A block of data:
▬▬▬
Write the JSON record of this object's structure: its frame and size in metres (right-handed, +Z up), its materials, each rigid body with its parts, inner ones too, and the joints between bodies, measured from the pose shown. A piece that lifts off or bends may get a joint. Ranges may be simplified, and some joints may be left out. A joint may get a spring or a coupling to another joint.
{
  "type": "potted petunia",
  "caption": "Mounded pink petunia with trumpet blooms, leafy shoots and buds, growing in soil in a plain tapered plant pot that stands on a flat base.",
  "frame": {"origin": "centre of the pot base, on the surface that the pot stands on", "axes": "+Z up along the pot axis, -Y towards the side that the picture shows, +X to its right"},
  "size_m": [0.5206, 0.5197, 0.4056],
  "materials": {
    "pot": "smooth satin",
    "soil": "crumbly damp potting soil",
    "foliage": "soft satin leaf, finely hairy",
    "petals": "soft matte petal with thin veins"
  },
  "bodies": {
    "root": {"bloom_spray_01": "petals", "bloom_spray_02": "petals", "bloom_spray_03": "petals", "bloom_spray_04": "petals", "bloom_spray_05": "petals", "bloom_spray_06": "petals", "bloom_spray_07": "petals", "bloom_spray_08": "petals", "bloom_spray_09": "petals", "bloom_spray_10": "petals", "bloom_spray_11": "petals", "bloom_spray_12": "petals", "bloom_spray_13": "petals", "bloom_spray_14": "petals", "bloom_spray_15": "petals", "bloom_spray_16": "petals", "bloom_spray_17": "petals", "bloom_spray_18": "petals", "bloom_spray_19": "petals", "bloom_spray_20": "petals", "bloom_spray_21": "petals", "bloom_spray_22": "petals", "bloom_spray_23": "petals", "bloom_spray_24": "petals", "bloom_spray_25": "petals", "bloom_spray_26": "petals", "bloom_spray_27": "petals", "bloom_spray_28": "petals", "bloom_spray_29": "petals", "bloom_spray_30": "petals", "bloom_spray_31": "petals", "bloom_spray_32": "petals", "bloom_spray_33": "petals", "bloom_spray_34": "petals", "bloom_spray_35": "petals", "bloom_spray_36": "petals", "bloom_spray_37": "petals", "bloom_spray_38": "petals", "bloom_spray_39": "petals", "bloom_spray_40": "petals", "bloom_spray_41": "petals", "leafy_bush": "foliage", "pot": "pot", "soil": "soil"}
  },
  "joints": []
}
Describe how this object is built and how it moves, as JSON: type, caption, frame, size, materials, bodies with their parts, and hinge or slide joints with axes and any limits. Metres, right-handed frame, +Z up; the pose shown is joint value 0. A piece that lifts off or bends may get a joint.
▬▬▬
Exactly reproduce all of the entries above.

Exercise answer -
Write the JSON record of this object's structure: its frame and size in metres (right-handed, +Z up), its materials, each rigid body with its parts, inner ones too, and the joints between bodies, measured from the pose shown. A piece that lifts off or bends may get a joint. Ranges may be simplified, and some joints may be left out. A joint may get a spring or a coupling to another joint.
{
  "type": "potted petunia",
  "caption": "Mounded pink petunia with trumpet blooms, leafy shoots and buds, growing in soil in a plain tapered plant pot that stands on a flat base.",
  "frame": {"origin": "centre of the pot base, on the surface that the pot stands on", "axes": "+Z up along the pot axis, -Y towards the side that the picture shows, +X to its right"},
  "size_m": [0.5206, 0.5197, 0.4056],
  "materials": {
    "pot": "smooth satin",
    "soil": "crumbly damp potting soil",
    "foliage": "soft satin leaf, finely hairy",
    "petals": "soft matte petal with thin veins"
  },
  "bodies": {
    "root": {"bloom_spray_01": "petals", "bloom_spray_02": "petals", "bloom_spray_03": "petals", "bloom_spray_04": "petals", "bloom_spray_05": "petals", "bloom_spray_06": "petals", "bloom_spray_07": "petals", "bloom_spray_08": "petals", "bloom_spray_09": "petals", "bloom_spray_10": "petals", "bloom_spray_11": "petals", "bloom_spray_12": "petals", "bloom_spray_13": "petals", "bloom_spray_14": "petals", "bloom_spray_15": "petals", "bloom_spray_16": "petals", "bloom_spray_17": "petals", "bloom_spray_18": "petals", "bloom_spray_19": "petals", "bloom_spray_20": "petals", "bloom_spray_21": "petals", "bloom_spray_22": "petals", "bloom_spray_23": "petals", "bloom_spray_24": "petals", "bloom_spray_25": "petals", "bloom_spray_26": "petals", "bloom_spray_27": "petals", "bloom_spray_28": "petals", "bloom_spray_29": "petals", "bloom_spray_30": "petals", "bloom_spray_31": "petals", "bloom_spray_32": "petals", "bloom_spray_33": "petals", "bloom_spray_34": "petals", "bloom_spray_35": "petals", "bloom_spray_36": "petals", "bloom_spray_37": "petals", "bloom_spray_38": "petals", "bloom_spray_39": "petals", "bloom_spray_40": "petals", "bloom_spray_41": "petals", "leafy_bush": "foliage", "pot": "pot", "soil": "soil"}
  },
  "joints": []
}
Describe how this object is built and how it moves, as JSON: type, caption, frame, size, materials, bodies with their parts, and hinge or slide joints with axes and any limits. Metres, right-handed frame, +Z up; the pose shown is joint value 0. A piece that lifts off or bends may get a joint.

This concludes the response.